In this section, we'll retain the mission focus. However, regardless of what you think your mission is, it might be different than the one reported to you. The very first thing you should do when you get to the mission screen is to check out the location of the objectives. This game should be posting the 'Missions" as highlights on the map. So most likely the following will be true, but it is conjecture.
For a "Defend" or "Delay" mission, the objectives will be on your side of the map. For an "Advance" or "Assault" mission, the objectives should be on the enemy's side of the map. However, if you see that one or more of the objectives is on your side of the map, or not where it is supposed to be, get ready! The enemy's mission has just changed from Defend - Delay to either Assault - Advance, and High Command hasn't told you yet! Or have chosen to tell you by posting it on the map itself. This will drastically alter the way you deploy your forces. It never fails that you may see that one objective may not be in our deployment zone and yet is considered under Axis control. What will happen now is that when the enemy sets up for an attack, and moves towards the objective it will usually be the one that you can't even set up on because it is outside our deployment zone. If you are on an "Advance" or "Assault" mission and one of the objectives is on our side of the map, you'll want to consider some defensive deployment tactics. This really depends on the quality, quantity and relative speed of your forces versus those of the enemy. If you think you can get to the nearest objective outside your deployment zone before the enemy, you might want to do that instead of just defending the one objective which is on our side.
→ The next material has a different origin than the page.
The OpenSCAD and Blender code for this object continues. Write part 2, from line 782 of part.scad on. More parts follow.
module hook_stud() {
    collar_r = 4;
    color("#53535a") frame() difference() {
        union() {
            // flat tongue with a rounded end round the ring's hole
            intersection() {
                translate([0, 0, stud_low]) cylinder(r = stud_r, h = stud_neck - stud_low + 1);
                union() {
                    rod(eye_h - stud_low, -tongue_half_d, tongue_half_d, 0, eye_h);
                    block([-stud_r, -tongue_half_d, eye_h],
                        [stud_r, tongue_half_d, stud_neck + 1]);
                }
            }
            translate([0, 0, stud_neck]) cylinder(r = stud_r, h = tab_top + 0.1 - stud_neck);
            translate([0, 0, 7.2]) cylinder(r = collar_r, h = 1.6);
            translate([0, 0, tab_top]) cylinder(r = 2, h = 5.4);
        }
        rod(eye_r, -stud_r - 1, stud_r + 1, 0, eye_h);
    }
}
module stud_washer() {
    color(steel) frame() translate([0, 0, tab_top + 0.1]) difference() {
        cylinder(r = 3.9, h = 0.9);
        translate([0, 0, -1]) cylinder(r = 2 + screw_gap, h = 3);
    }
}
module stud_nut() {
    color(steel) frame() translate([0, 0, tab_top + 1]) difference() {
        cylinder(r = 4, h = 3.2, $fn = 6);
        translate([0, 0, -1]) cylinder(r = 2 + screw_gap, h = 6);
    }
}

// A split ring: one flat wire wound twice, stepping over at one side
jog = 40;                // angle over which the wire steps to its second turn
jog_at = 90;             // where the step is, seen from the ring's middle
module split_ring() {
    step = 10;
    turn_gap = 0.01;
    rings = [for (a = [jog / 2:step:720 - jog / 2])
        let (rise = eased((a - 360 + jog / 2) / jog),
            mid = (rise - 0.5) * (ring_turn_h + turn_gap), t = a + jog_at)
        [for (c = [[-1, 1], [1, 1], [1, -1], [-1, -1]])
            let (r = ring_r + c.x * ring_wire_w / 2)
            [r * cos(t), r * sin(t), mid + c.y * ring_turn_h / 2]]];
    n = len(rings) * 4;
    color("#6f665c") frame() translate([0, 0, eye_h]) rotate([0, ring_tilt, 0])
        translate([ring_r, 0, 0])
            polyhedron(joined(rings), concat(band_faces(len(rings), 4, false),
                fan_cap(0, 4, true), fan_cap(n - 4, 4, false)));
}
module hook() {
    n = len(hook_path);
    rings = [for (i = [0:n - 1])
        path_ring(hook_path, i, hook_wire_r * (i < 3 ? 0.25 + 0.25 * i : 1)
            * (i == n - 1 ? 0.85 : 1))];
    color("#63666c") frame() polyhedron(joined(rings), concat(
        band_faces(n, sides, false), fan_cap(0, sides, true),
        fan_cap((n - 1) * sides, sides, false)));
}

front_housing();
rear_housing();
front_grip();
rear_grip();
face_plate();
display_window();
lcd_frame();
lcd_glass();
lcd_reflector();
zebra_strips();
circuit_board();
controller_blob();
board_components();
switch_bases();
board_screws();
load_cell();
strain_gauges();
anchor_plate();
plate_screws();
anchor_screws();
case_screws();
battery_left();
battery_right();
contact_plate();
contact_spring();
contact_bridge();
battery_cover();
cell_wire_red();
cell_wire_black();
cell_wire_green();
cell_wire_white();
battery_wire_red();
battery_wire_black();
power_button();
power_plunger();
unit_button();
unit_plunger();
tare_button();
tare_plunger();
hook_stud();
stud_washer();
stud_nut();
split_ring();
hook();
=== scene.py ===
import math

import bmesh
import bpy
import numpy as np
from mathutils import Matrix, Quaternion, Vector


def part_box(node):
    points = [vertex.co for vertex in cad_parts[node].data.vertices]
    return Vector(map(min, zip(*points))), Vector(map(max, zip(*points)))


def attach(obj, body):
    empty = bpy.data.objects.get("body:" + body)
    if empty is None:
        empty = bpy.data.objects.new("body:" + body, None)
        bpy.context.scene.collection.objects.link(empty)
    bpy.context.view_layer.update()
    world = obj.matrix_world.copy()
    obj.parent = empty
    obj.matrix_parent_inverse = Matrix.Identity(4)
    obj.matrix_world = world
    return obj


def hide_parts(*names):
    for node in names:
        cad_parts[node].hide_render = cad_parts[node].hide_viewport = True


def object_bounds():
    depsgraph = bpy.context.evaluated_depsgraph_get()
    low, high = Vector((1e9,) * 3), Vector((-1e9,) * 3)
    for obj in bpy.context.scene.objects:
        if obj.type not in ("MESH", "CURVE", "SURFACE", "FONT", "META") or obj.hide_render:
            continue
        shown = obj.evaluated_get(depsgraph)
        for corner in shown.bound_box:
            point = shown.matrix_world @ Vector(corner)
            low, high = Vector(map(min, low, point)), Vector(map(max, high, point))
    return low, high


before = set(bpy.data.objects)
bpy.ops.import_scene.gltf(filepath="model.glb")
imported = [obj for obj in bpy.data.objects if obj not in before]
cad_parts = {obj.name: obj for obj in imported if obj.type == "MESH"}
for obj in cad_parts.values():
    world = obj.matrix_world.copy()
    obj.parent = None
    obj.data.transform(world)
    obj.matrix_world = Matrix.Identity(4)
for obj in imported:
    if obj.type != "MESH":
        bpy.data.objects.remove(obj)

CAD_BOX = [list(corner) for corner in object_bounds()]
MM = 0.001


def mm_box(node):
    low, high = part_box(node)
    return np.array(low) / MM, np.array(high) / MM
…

Generally, the main rule for defensive deployment is to deploy in cover on the higher elevations. Since "Line of Sight" is important, as it always is for tanks and AT-guns, make sure to check the unit's LOS before deciding this is a good location. Trees and buildings on lower elevations can sometimes block what would otherwise be an excellent firing position. Make sure that your units are not so close together that many of them will get plastered by artillery fire (if on a Defend mission particularly), but not so far apart as to be unable to support each other. Remember that Tanks and AT-Guns will almost always need some infantry to guard against an infantry assault. At the same time, infantry will need some of the big boys if a force of enemy tanks show up.
A good thing to remember about defensive deployment is the concept of interlacing fields of fire. Rather than have everybody facing in one direction and setting up for a linear defense, have some groups face obliquely to the front. It is ideal for each unit to have support from other friendly units capable of hitting enemy attacks at an angle. This will expose an attacking enemy to fire from two or three directions no matter where they come from, and sometimes result in a good chance for flank shots. Lastly, on defense don't just deploy in static positions all the time and await the enemy. If you have a mobile force, you might want to think about deploying them away from the main line ready to counter-attack. As the enemy moves forward, taking objectives and firing at the units you throw in front of him, he will tend to become disorganized. If you've managed to hold a reserve in the rear or on his flanks, it may surprise the enemy enough to force him to retreat.
While it would be nice to defend every objective, sometimes you just can't do it. Sometimes, you don't always receive the number of support units and weapons which is adequate. Other times, you'll actually want to leave an objective unoccupied, because this makes the enemy's path of attack more predictable. So, don't feel compelled to place units around every objective you reach, let your judgement and determination control the battle, not the enemy or the presence of some objective.